The goal is not perfect coverage. The goal is to stop shipping broken checkout pages and login screens. Start there, and expand when it makes sense.
Frequently Asked Questions
Can a small team ship reliable software without a QA team?
Yes. Many successful products are built by teams of 1-5 developers with no dedicated QA. The key is testing strategically — covering the flows that matter most to revenue and user experience rather than chasing 100% coverage. AI testing tools make this even more practical by removing the code overhead.
What should I test first if I have no tests at all?
Start with your signup and payment flows. These are the two paths that directly affect revenue. Then add tests for whatever broke most recently — your bug history tells you exactly where your app is fragile.
How many E2E tests does a small team need?
Most small products are well-served by 10-20 E2E tests covering core flows. This is not about quantity — it is about covering the paths where a failure would cost you customers or revenue. You can always add more later as your product grows.
Should I hire a QA engineer or use automated testing?
For teams under 10 engineers, automated E2E testing usually provides better coverage per dollar than a dedicated QA hire. A QA engineer costs $80-120k/year and can only test manually during working hours.
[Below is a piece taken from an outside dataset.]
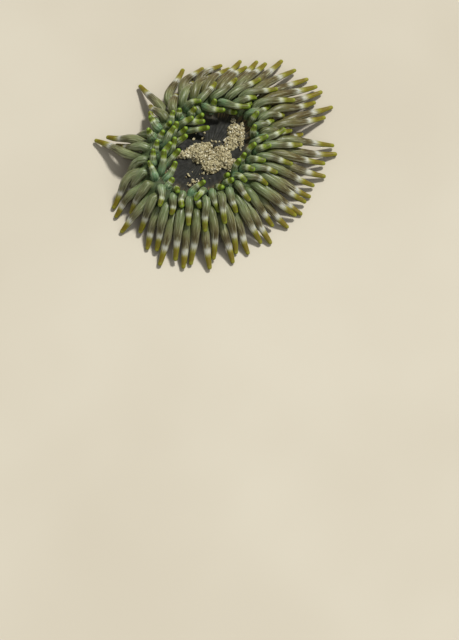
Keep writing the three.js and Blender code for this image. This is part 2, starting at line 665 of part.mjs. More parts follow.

Automated tests run on every deploy, 24/7. That said, as your team grows past 15-20 engineers, having someone who owns test strategy becomes valuable.
How do I convince my team to start testing when we are already behind?
Don't pitch it as a separate project. Start by writing one test for the flow that broke most recently. When that test catches the next regression before a user reports it, the value becomes obvious. AI testing tools like Diffie let you write that first test in under two minutes, so there is almost no upfront cost to prove the concept.